When the Phrygians at a very early period came from Thrace and inserted themselves like a wedge in the old Anatolian races, they adopted the vague deities of their new country by identifying them with their own, after the habit of pagan nations. Thus Attis became one with the Dionysus-Sabazius of the conquerors, or at least assumed some of his characteristics. This Thracian Dionysus was a god of vegetation. Foucart has thus admirably pictured his savage nature: "Wooded summits, deep oak and pine forests, ivy-clad caverns were at all times his favorite haunts. Mortals who were anxious to know the powerful divinity ruling these solitudes had to observe the life of his kingdom,

and to guess the god's nature from the phenomena through which he manifested his power. Seeing the creeks descend in noisy foaming cascades, or hearing the roaring of steers in the uplands and the strange sounds of the wind-beaten forests, the Thracians thought they heard the voice and the calls of the lord of that empire, and imagined a god who was fond of extravagant leaps and of wild roaming over the wooded mountains. This conception inspired their religion, for the surest way for mortals to ingratiate themselves with a divinity was to imitate him, and as far as possible to make their lives resemble his. For this reason the Thracians endeavored to attain the divine delirium that transported their Dionysus, and hoped to realize their purpose by following their invisible yet ever-present lord in his chase over the mountains."[[5]]

In the Phrygian religion we find the same beliefs and rites, scarcely modified at all, with the one difference that Attis, the god of vegetation, was united to the goddess of the earth instead of living "in sullen loneliness." When the tempest was beating the forests of the Berecyntus or Ida, it was Cybele traveling about in her car drawn by roaring lions mourning her lover's death. A crowd of worshipers followed her through woods and thickets, mingling their shouts with the shrill sound of flutes, with the dull beat of tambourines, with the rattling of castanets and the dissonance of brass cymbals. Intoxicated with shouting and with uproar of the instruments, excited by their impetuous advance, breathless and panting, they surrendered to the raptures of a sacred enthusiasm. Catullus has left us a dramatic description of this divine ecstasy.[[6]]

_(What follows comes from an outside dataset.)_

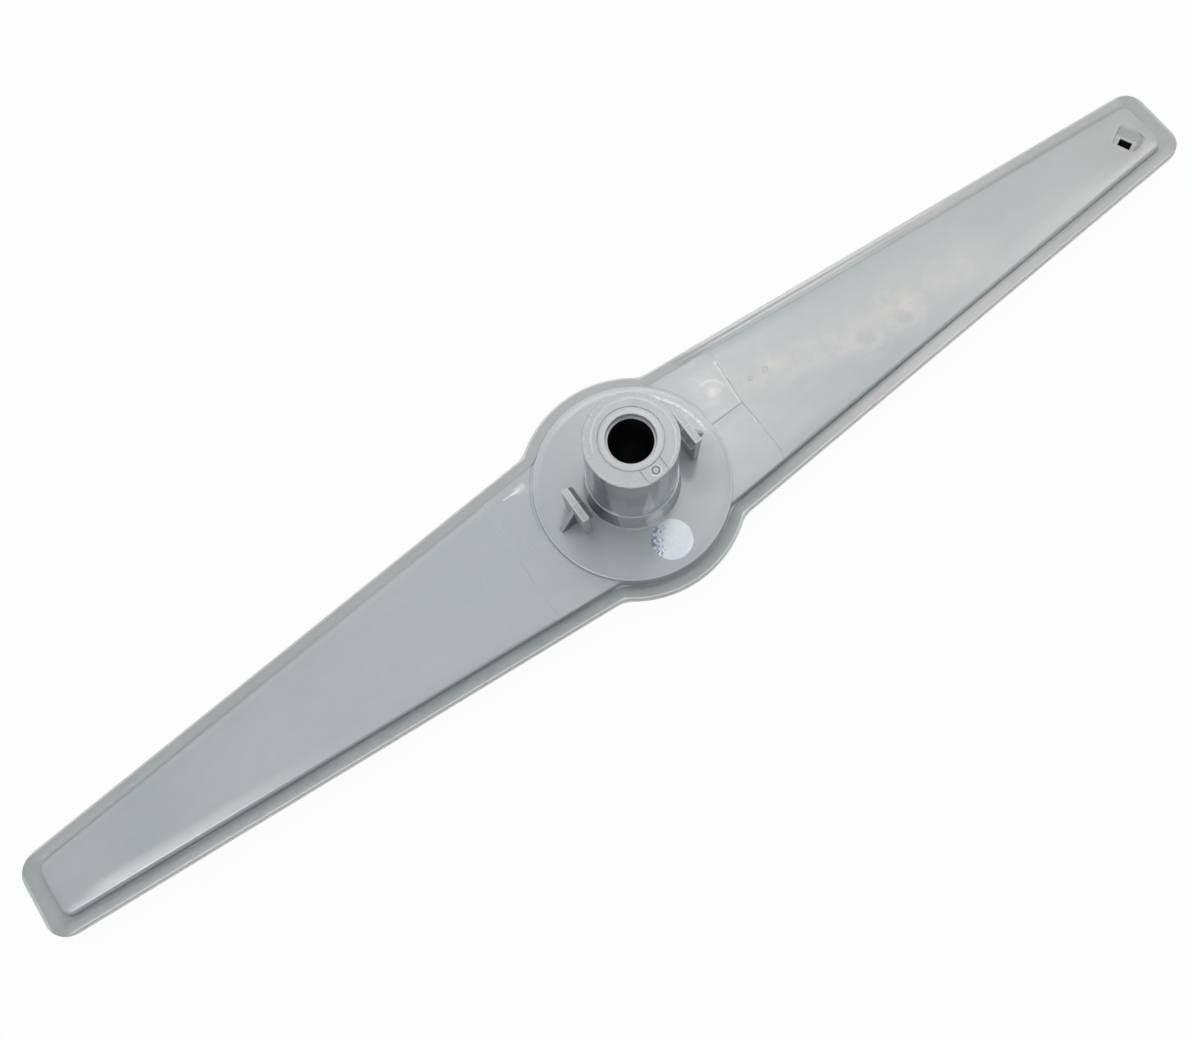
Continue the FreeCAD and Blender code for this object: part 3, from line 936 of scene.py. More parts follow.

The religion of Phrygia was perhaps even more violent than that of Thrace. The climate of the Anatolian uplands is one of extremes. Its winters are rough, long and cold, the spring rains suddenly develop a vigorous vegetation that is scorched by the hot summer sun. The abrupt contrasts of a nature generous and sterile, radiant and bleak in turn, caused excesses of sadness and joy that were unknown in temperate and smiling regions, where the ground was never buried under snow nor scorched by the sun. The Phrygians mourned the long agony and death of the vegetation, but when the verdure reappeared in March they surrendered to the excitement of a tumultuous joy. In Asia savage rites that had been unknown in Thrace or practiced in milder form expressed the vehemence of those opposing feelings. In the midst of their orgies, and after wild dances, some of the worshipers voluntarily wounded themselves and, becoming intoxicated with the view of the blood, with which they besprinkled their altars, they believed they were uniting themselves with their divinity. Or else, arriving at a paroxysm of frenzy, they sacrificed their virility to the gods as certain Russian dissenters still do to-day. These men became priests of Cybele and were called Galli. Violent ecstasis was always an endemic disease in Phrygia. As late as the Antonines, montanist prophets that arose in that country attempted to introduce it into Christianity.

All these excessive and degrading demonstrations of an extreme worship must not cause us to slight the power of the feeling that inspired it. The sacred ecstasy, the voluntary mutilations and the eagerly sought sufferings manifested an ardent longing for

deliverance from subjection to carnal instincts, and a fervent desire to free the soul from the bonds of matter. The ascetic tendencies went so far as to create a kind of begging monachism—the métragyrtes. They also harmonized with some of the ideas of renunciation taught by Greek philosophy, and at an early period Hellenic theologians took an interest in this devotion that attracted and repelled them at the same time. Timotheus the Eumolpid, who was one of the founders of the Alexandrian religion of Serapis, derived the inspiration for his essays on religious reform, among other sources, from the ancient Phrygian myths. Those thinkers undoubtedly succeeded in making the priests of Pessinus themselves admit many speculations quite foreign to the old Anatolian nature worship. The votaries of Cybele began at a very remote period to practise "mysteries"[[7]] in which the initiates were made acquainted, by degrees, with a wisdom that was always considered divine, but underwent peculiar variations in the course of time.


Such is the religion which the rough Romans of the Punic wars accepted and adopted. Hidden under theological and cosmological doctrines it contained an ancient stock of very primitive and coarse religious ideas, such as the worship of trees, stones and animals. Besides this superstitious fetichism it involved ceremonies that were both sensual and ribald, including all the wild and mystic rites of the bacchanalia which the public authorities were to prohibit a few years later.

When the senate became better acquainted with the divinity imposed upon it by the Sibyls, it must have been quite embarrassed by the present of King Attalus.